Esas alınacak katsayı ve gösterge

Bu durumda memuriyetten ayrıldıktan sona SSK’lı ve/veya Bağ-Kur’lu olup da sonra emekli olanların memuriyetten ayrıldıkları derece ve kademe üzerinden belirlenecek göstergeleri ve emekliye ayrıldıkları tarihte geçerli  memur maaş ve taban aylık katsayılarına göre hesaplanacak ikramiyelerini almaları mümkün bulunuyor.



Bu konuda çok sayıda dava açılmış ve sonuçlanmış bulunuyor.

Danıştay’dan Son Nokta

İdare mahkemelerinde ve bölge idare mahkemelerinde neticelenen bu davalardan kimi Danıştay'a intikal etmiş bulunuyor. Danıştay 11. Dairesi 03.06.2015 tarihli RG'de yayımlanan içtihatlarında konu hakkındaki farklı kararlar üzerine son noktayı koymuş bulunuyor.
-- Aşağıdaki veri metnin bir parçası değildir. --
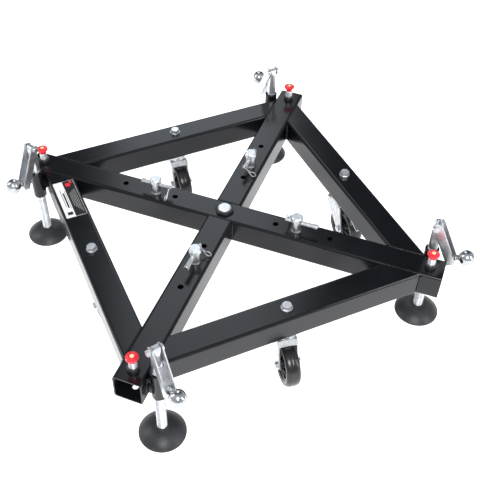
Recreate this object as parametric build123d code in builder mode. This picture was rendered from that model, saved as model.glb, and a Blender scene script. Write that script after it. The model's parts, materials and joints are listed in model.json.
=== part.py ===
from build123d import *
import os
from math import acos, cos, degrees, radians, sin, sqrt

os.makedirs("parts", exist_ok=True)

# Ground-support base for a truss tower. All lengths are in millimetres and all angles in degrees.
# Origin: centre of the cross, on the top face of the arms. +X runs along one arm (east),
# +Y along the other (north) and +Z is up.

# Welded frame of square tube
TUBE = 60.0
WALL = 3.0
TUBE_CORNER = 6.0
ARM_REACH = 495.0
SIDE_DISTANCE = 310.0

# Holes in the arms, as distances from the centre
SMALL_TRUSS_RADIUS = 121.6
COUPLER_RADIUS = 169.0
LARGE_TRUSS_RADIUS = 246.8
TRUSS_HOLE = 6.5
SCREW_BORE = 6.05

# Centre fitting
CENTRE_NUT_FLATS = 38.0
CENTRE_NUT_HEIGHT = 7.0
CENTRE_HEAD = 14.5
CENTRE_SCREW_BORE = 10.05
CENTRE_HEAD_HEIGHT = 3.0

# Truss couplers, their cross pins and spring clips
COUPLER_HEIGHT = 40.5
COUPLER_BODY = 10.2
COUPLER_HEAD = 13.0
COUPLER_HEAD_HEIGHT = 11.0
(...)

Örneğin Yüksek Mahkemenin 2014/3100 Esas, 2015/44 Karar; 2014/2232 Esas, 2015/46 Karar; 2014/1481 Esas, 2015/49 Karar; 2014/4990 Esas, 2015/50 Karar sayılı içtihatlarında, hulasa olarak;

26.01.2012’den Önce-Sonra Emekli Olanlar

6270 sayılı Kanunla getirilen 1475 sayılı Kanun kapsamında kıdem tazminatı alma hallerine uyması şartıyla ikramiye ödenmesi uygulamasının 6270 sayılı Kanunun yürürlüğe girdiği 26.01.2012 tarihinden önce emekli olanlara uygulanamayacağından değişiklik öncesi düzenlemeye göre çözümlenmesi, (Yani 15 yıl ve 3600 gün şartı aranmadan, istifa tarihinin ne olduğuna bakılmadan kamuda 5434 sayılı Kanun kapsamında geçmiş kaç yılı varsa emekli olduğu tarihteki katsayılar ve o süre üzerinden ikramiye ödenmesi)

"Birleştirilen hizmet süreleri üzerinden yaşlılık aylığı bağlanmasında, Emekli Sandığı'na tabi daire, kuruluş ve ortaklıklarda prim veya kesenek ödemek suretiyle geçen sürelerinin toplamı üzerinden ilk defa emekli aylığı bağlandığı tarihte geçerli olan katsayılar dikkate alınmak suretiyle emekli ikramiyesi ödenmesi gerektiğine"  hükmediliyor.

08.09.1999’dan Önce-Sonra İstifa Edenler

26.01.2012 tarihinden sonra emekli olanlarda ise kamudan istifa yoluyla ayrılma tarihinin 08.09.1999 tarihinden önce olması halinde 15 yıl ve 3600 gün şartlarını sağlamış olma yoluyla ikramiye talebinin olamayacağına da vurgu yapılıyor.